# And more...



## RuthMill (Jun 30, 2012)




----------



## lady amanda (Nov 26, 2010)

awe sitting pretty!


----------



## dio.ren (Jan 18, 2013)

What a little lady she is so cute!


----------



## Turi (Jun 28, 2011)

How tall is she Ruth? She looks about the same size as Saffi who is 15 inches but very 'neat'.


----------



## RuthMill (Jun 30, 2012)

Turi - she is just hitting 14inches. Just measured her today.. Nice change as she actually stood for me!


----------



## Turi (Jun 28, 2011)

Perfect size! 

We love Saffi's size, especially in London. I can carry her to go up and down the escalator on the tube so problem!


----------



## Marzi (Sep 17, 2012)

Smooth chin and a fluffy bum


----------



## RuthMill (Jun 30, 2012)

Turi - I am very happy with her size.. She isn't so small she looks like she could break but definitely small enough to be carried around. How does Saffi do on the tube? I didn't know you were allowed dogs. Belfast is behind the times... It doesn't really cater for dogs at all. I had a peek on your blog there to look at some more pics of Phoebe and saw one of her in Starbucks! Seriously? I was amazed!!

Marzi - you got it in one! Fluffy bum.. Lol.


----------



## dmgalley (Aug 19, 2012)

She always looks so perfect. I love her. 

Sent from my SGH-T989 using Tapatalk 2


----------



## RuthMill (Jun 30, 2012)

She's a babe!


----------



## Cat 53 (Aug 26, 2012)

She links so elegant. Just love her.


----------



## RuthMill (Jun 30, 2012)

You're all so kind with your comments... Even Lola might blush!


----------



## RachelJ (Oct 5, 2012)

Aw little lady! So lovely x


----------



## Turi (Jun 28, 2011)

RuthMill said:


> How does Saffi do on the tube? I didn't know you were allowed dogs. Belfast is behind the times... It doesn't really cater for dogs at all. I had a peek on your blog there to look at some more pics of Phoebe and saw one of her in Starbucks! Seriously? I was amazed!!

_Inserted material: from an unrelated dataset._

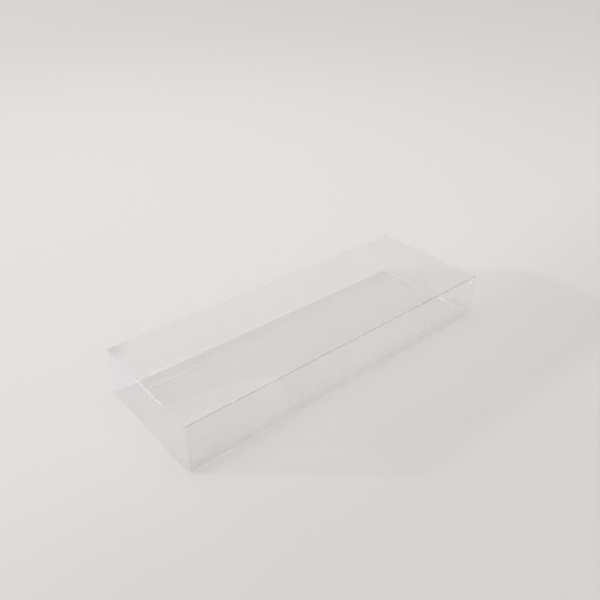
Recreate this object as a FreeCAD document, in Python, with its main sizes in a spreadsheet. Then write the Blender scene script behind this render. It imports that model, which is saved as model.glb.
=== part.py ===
"""Clear film carton, lying closed on its large face.

One creased sheet of film makes the body: base, front wall, top, back wall, a glue flap stuck down on
the base, and a dust flap at each end of both walls. A tuck-in closure hangs from the top at each end.

The origin is under the middle of the base. X runs along the carton, Y from the front wall to the
back wall, Z up. All sizes are millimetres.
"""
import FreeCAD, Part
import math
import os

import Sketcher

# Driving dimensions: name, value, what it measures.
SIZES = [
    ("length", 220.0, "outside, from end to end"),
    ("width", 80.0, "outside, from front wall to back wall"),
    ("height", 30.0, "outside, base to top"),
    ("film", 0.3, "thickness of the film"),
    ("crease_radius", 0.25, "inside radius of every crease"),
    ("layer_gap", 0.2, "clearance between layers of film that nest at the ends"),
    ("hinge_gap", 0.1, "set-back of each mitred edge from a closure's hinge line"),
    ("glue_flap", 11.0, "from the back wall's outer face to the glue flap's free edge"),
    ("seam_setback", 0.5, "from the glue flap's crease to the base's cut edge"),
    ("glue_end_setback", 5.0, "from the end of the carton to the glue flap, at its crease"),
    ("glue_end_taper", 3.0, "how much further the glue flap is set back at its free edge"),
    ("dust_flap", 30.0, "from a wall's outer face to its dust flap's free edge"),
    ("dust_foot_gap", 0.4, "clearance between a dust flap's foot and the tuck flap under it"),
    ("dust_head_gap", 0.3, "clearance between a dust flap's head and the top"),
    ("dust_corner", 6.0, "radius of a dust flap's two free corners"),
    ("closure_inset", 0.25, "from each wall's outer face to the closure's side edge"),
    ("tuck_flap", 14.0, "how far a tuck flap reaches in from the end of the carton"),
    ("tuck_inset", 1.5, "from each wall's outer face to the tuck flap's side edge"),
    ("tuck_corner", 9.0, "radius of a tuck flap's two free corners"),
]

# Derived places, as expressions on the sheet.
HALF_LENGTH = "(Sizes.length / 2)"
HALF_WIDTH = "(Sizes.width / 2)"
HEIGHT = "Sizes.height"
FILM = "Sizes.film"
INNER_RADIUS = "Sizes.crease_radius"
OUTER_RADIUS = "(Sizes.crease_radius + Sizes.film)"
INNER_HALF_WIDTH = "(Sizes.width / 2 - Sizes.film)"
CREASE_Y = f"({HALF_WIDTH} - {OUTER_RADIUS})"
SEAM_Y = f"({CREASE_Y} - Sizes.seam_setback)"
GLUE_EDGE_Y = f"({HALF_WIDTH} - Sizes.glue_flap)"
DUST_FACE_X = f"({HALF_LENGTH} - {FILM} - Sizes.layer_gap)"
WALL_END_X = f"({DUST_FACE_X} - {OUTER_RADIUS})"
DUST_FOOT_Z = f"(2 * {FILM} + Sizes.layer_gap + Sizes.dust_foot_gap)"
DUST_HEAD_Z = f"({HEIGHT} - {FILM} - Sizes.dust_head_gap)"
DUST_EDGE_Y = f"({HALF_WIDTH} - Sizes.dust_flap)"
TUCK_RADIUS = f"({HEIGHT} - {FILM} - Sizes.layer_gap)"
TUCK_CREASE_X = f"({HALF_LENGTH} - {OUTER_RADIUS})"
TUCK_TIP_X = f"({HALF_LENGTH} - Sizes.tuck_flap)"
TUCK_SIDE_Y = f"({HALF_WIDTH} - Sizes.tuck_inset)"

ORIGIN = (-1, 1)        # Sketcher's reference to the sketch's own origin
LEVEL_AXIS = -1         # and to its horizontal axis
START, END, CENTRE = 1, 2, 3
TOLERANCE = 1e-4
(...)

This sounds bonkers but Saffi LOVES the tube - the tube is normally a place where people avoid eye contact and are grumpy with each other. Saffi sits at people's feet and flirts until they eventually smile and give in to her charms - SMILING ON THE TUBE - WAH!!! I've attached a couple of pictures of Saffi on the public transport... Dogs are allowed on any form of London transport, even taxis. However, you legally have to carry them on the escalator up and down. 

I think London shops & cafes have to cater for dogs because people tend to live so far from where they work and don't travel by car that the shops would lose custom - that's my theory anyway. Saffi comes into Topshop, H & M, Cafe Nero & Costa to name a few... she is not allowed into Pret or Starbucks (Phoebe was an acception probably because she is small) and she has not been declined from a pub yet...


----------



## Jedicrazy (Apr 26, 2011)

Fab pictures Turi and so good to hear she makes people smile on the tube. If everyone had a little cockapoo in their lives in sure the world would be a happier place.


----------



## RuthMill (Jun 30, 2012)

That's amazing! Really wish we could take Lola to more human places like that! Just great. You Londoners are very lucky!


----------



## RuthMill (Jun 30, 2012)

Had Lola weighed at the vet and she is 9kg. She has stayed around this the last few months. I wonder if that's her done? Turi-interested to know Saffis weight since they are similar in height and build.


----------



## Turi (Jun 28, 2011)

Saffi's weight fluctuates between 8.3kg and 9kg - she has been around this weight since December when she was a year old. 

They really are a similar build aren't they?!


----------



## RuthMill (Jun 30, 2012)

Yeh they are. It's funny! Must be the working mum. Saffi isn't toy though sure she isn't? Lola is a bit tall for a toy, anything is possible though I think.


----------



## Turi (Jun 28, 2011)

No Saffi's Daddy was a Miniature. She is just a petite girl for that cross I think but perfect for us


----------



## Marzi (Sep 17, 2012)

I love the picture of Saffi on the bus


----------



## RuthMill (Jun 30, 2012)

Turi said:


> No Saffi's Daddy was a Miniature. She is just a petite girl for that cross I think but perfect for us


Perfectly petite!


----------